> [Required work]: Set down only the lines running from the one with "points = [vertex.co" to the one with "# Node trees of the finishes", both lines included, exactly as they stand, please.

> [Data to process]:
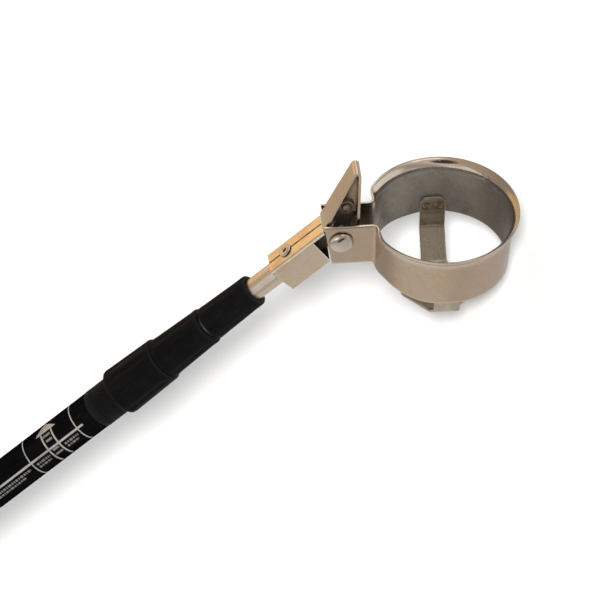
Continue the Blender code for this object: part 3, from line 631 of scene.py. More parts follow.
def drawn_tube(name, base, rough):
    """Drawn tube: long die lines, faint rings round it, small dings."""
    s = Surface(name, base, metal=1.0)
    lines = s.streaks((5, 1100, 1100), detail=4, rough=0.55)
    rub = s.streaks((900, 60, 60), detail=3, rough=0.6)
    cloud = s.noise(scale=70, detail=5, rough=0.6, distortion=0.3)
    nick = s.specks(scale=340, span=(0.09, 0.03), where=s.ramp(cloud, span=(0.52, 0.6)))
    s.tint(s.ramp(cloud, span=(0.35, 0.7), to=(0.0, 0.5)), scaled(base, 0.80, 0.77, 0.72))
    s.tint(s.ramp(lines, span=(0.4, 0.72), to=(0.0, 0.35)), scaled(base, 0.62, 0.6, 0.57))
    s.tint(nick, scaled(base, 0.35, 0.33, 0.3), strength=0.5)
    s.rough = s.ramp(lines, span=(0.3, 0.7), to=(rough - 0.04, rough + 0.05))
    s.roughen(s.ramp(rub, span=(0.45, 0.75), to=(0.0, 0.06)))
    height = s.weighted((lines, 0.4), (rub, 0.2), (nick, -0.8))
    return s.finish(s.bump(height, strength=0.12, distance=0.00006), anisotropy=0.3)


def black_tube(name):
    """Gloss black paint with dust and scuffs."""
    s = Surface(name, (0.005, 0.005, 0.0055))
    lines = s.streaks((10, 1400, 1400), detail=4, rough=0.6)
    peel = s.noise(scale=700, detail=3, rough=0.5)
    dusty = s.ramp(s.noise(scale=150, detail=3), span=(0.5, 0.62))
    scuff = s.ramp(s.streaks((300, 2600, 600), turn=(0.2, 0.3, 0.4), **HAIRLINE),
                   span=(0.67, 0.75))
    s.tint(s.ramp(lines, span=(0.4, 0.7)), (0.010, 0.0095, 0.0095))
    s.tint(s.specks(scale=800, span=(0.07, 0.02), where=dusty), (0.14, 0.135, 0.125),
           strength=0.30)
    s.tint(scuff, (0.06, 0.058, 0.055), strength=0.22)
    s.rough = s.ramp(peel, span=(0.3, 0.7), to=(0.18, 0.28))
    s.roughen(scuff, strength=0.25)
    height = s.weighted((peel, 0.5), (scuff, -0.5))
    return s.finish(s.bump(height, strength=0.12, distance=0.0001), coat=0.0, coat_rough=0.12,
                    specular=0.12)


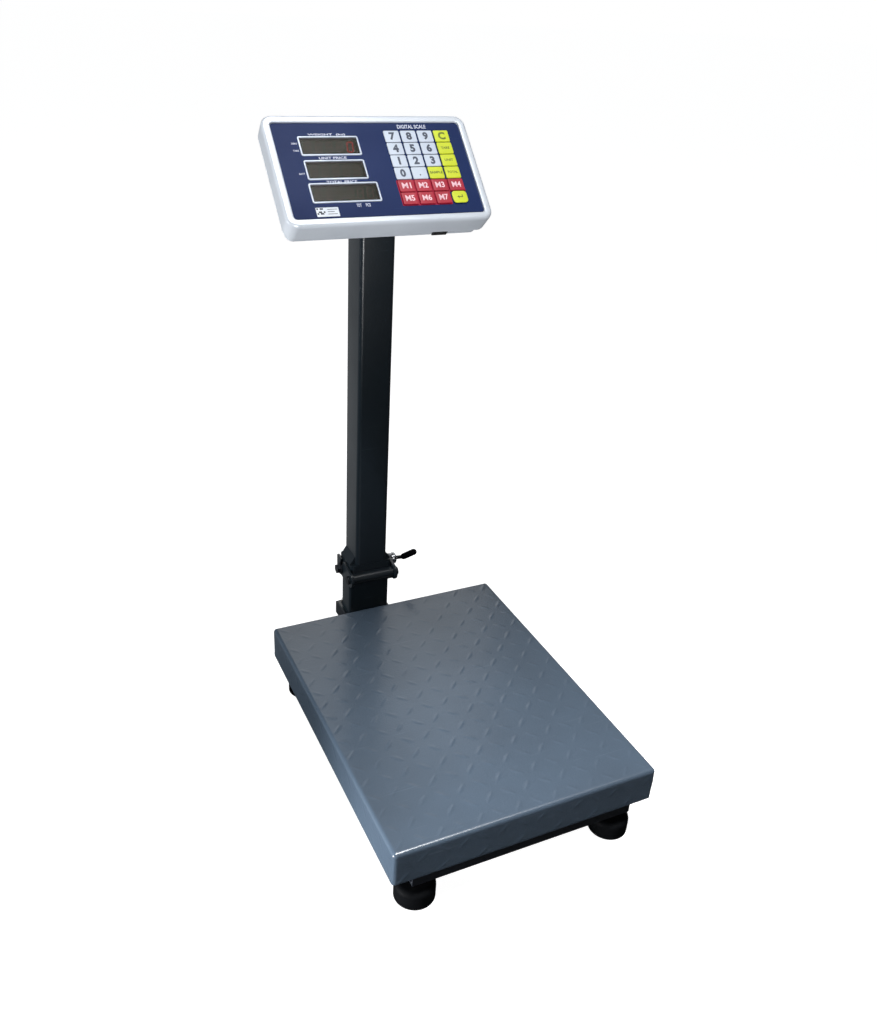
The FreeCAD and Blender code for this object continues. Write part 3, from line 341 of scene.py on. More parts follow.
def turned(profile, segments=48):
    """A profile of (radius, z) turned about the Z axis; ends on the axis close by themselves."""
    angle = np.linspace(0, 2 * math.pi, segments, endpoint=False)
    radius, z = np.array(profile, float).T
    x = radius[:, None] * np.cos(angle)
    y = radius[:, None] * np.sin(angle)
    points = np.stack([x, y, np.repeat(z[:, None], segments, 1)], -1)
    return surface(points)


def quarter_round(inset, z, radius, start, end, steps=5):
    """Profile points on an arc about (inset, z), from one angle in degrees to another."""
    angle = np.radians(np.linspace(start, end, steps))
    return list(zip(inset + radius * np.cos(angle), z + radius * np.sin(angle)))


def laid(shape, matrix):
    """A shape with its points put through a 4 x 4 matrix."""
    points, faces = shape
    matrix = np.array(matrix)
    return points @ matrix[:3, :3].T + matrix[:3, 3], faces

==

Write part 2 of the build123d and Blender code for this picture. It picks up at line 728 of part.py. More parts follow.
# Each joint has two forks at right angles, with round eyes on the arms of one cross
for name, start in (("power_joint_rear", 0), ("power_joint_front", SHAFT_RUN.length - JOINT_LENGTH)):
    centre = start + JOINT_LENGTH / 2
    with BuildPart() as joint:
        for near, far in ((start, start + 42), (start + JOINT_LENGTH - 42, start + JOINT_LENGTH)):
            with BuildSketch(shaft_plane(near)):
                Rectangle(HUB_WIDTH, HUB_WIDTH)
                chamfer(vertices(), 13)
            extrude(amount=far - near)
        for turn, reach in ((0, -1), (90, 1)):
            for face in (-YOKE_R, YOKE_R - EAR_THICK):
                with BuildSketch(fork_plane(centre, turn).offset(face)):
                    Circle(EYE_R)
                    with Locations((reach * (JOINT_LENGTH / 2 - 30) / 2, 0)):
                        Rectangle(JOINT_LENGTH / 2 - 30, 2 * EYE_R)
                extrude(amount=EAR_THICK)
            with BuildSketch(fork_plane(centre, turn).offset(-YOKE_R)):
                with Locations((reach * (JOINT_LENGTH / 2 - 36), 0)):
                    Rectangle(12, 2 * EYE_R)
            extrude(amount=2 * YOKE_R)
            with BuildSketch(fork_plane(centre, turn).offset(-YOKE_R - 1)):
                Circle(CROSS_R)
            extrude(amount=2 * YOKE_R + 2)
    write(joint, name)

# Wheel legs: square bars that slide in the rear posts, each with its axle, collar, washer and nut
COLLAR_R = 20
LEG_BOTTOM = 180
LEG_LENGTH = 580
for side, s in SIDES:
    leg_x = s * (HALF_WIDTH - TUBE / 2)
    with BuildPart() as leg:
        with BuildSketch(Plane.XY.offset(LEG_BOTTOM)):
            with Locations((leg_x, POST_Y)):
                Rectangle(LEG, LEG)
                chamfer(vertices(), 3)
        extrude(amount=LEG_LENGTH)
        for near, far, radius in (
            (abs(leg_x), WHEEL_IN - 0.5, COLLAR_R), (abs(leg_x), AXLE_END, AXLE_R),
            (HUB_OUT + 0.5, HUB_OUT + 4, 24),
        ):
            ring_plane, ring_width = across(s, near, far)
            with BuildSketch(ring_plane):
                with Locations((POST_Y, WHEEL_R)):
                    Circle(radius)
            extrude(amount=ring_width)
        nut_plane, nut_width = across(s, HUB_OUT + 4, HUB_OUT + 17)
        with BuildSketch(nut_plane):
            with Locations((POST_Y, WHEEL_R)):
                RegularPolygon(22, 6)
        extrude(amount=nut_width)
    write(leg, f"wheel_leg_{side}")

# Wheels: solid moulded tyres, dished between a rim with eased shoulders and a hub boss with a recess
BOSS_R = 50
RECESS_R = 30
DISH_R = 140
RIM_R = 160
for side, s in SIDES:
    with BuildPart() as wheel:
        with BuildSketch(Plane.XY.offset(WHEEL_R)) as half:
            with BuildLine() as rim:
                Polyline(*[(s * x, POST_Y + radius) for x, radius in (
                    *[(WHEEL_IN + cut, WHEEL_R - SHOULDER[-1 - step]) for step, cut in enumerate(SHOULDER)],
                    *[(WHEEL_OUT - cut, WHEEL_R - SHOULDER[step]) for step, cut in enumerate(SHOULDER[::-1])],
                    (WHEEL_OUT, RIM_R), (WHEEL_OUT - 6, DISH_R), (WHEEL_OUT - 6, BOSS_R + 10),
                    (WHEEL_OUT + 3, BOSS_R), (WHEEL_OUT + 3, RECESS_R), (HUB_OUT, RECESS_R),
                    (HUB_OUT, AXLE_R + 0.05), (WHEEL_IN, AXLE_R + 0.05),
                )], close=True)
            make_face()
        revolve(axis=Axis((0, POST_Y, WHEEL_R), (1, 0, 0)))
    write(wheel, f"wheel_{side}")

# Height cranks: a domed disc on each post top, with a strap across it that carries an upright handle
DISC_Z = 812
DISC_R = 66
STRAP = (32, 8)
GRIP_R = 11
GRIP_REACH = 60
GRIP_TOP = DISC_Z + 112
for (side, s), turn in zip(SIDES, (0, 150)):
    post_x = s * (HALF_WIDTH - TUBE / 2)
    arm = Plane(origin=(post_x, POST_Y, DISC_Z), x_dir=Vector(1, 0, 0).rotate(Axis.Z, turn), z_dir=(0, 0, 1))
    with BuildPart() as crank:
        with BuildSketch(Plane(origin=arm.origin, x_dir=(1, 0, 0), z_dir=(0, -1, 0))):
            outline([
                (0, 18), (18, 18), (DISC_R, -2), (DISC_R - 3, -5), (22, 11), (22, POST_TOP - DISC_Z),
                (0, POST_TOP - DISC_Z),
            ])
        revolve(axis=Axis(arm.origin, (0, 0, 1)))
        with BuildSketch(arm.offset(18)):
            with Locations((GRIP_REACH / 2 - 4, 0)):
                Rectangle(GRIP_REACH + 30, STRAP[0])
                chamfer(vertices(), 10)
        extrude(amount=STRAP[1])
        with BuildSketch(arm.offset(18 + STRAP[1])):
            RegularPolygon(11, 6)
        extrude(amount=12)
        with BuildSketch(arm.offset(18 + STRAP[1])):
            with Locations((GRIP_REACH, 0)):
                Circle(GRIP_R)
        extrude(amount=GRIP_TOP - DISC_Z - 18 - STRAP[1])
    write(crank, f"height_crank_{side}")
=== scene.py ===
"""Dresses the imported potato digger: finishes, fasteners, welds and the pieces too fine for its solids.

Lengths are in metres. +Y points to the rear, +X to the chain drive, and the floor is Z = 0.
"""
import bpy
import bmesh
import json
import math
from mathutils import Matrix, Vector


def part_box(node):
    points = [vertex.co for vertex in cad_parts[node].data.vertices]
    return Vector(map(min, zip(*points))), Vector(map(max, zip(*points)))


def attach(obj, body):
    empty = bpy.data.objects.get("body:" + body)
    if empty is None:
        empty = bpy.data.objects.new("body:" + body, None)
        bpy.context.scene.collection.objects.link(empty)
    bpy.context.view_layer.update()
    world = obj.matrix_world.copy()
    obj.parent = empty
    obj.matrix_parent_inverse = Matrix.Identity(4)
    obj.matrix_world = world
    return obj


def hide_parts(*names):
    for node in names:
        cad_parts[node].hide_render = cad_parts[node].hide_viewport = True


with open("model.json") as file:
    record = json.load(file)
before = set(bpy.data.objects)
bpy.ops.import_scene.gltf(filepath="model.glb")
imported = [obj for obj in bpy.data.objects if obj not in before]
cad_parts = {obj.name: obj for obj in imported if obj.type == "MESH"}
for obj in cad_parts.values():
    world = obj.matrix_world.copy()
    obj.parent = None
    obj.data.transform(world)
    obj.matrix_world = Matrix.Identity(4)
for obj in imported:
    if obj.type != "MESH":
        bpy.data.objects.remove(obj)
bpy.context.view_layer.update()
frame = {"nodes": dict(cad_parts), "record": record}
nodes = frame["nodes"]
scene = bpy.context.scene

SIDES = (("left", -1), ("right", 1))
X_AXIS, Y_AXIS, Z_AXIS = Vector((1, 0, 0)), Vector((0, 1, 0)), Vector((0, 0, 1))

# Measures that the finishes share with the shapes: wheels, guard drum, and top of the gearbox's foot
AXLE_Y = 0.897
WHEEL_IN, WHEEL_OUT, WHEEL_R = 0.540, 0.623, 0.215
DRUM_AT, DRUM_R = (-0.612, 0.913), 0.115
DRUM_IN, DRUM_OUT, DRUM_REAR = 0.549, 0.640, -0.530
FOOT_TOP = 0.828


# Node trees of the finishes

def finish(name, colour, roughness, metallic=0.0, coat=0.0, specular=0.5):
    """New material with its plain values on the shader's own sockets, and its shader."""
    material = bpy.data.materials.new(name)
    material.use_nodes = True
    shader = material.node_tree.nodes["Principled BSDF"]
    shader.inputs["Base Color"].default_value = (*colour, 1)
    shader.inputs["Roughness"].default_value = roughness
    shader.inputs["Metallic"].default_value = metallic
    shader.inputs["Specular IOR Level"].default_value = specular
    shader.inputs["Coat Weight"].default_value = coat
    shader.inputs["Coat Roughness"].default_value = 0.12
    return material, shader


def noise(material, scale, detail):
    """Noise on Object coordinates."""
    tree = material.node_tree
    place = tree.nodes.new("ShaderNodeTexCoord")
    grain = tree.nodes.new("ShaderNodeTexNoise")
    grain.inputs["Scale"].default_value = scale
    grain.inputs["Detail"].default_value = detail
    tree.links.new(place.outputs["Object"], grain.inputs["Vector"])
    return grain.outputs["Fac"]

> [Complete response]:
    points = [vertex.co for vertex in cad_parts[node].data.vertices]
    return Vector(map(min, zip(*points))), Vector(map(max, zip(*points)))


def attach(obj, body):
    empty = bpy.data.objects.get("body:" + body)
    if empty is None:
        empty = bpy.data.objects.new("body:" + body, None)
        bpy.context.scene.collection.objects.link(empty)
    bpy.context.view_layer.update()
    world = obj.matrix_world.copy()
    obj.parent = empty
    obj.matrix_parent_inverse = Matrix.Identity(4)
    obj.matrix_world = world
    return obj


def hide_parts(*names):
    for node in names:
        cad_parts[node].hide_render = cad_parts[node].hide_viewport = True


with open("model.json") as file:
    record = json.load(file)
before = set(bpy.data.objects)
bpy.ops.import_scene.gltf(filepath="model.glb")
imported = [obj for obj in bpy.data.objects if obj not in before]
cad_parts = {obj.name: obj for obj in imported if obj.type == "MESH"}
for obj in cad_parts.values():
    world = obj.matrix_world.copy()
    obj.parent = None
    obj.data.transform(world)
    obj.matrix_world = Matrix.Identity(4)
for obj in imported:
    if obj.type != "MESH":
        bpy.data.objects.remove(obj)
bpy.context.view_layer.update()
frame = {"nodes": dict(cad_parts), "record": record}
nodes = frame["nodes"]
scene = bpy.context.scene

SIDES = (("left", -1), ("right", 1))
X_AXIS, Y_AXIS, Z_AXIS = Vector((1, 0, 0)), Vector((0, 1, 0)), Vector((0, 0, 1))

# Measures that the finishes share with the shapes: wheels, guard drum, and top of the gearbox's foot
AXLE_Y = 0.897
WHEEL_IN, WHEEL_OUT, WHEEL_R = 0.540, 0.623, 0.215
DRUM_AT, DRUM_R = (-0.612, 0.913), 0.115
DRUM_IN, DRUM_OUT, DRUM_REAR = 0.549, 0.640, -0.530
FOOT_TOP = 0.828


# Node trees of the finishes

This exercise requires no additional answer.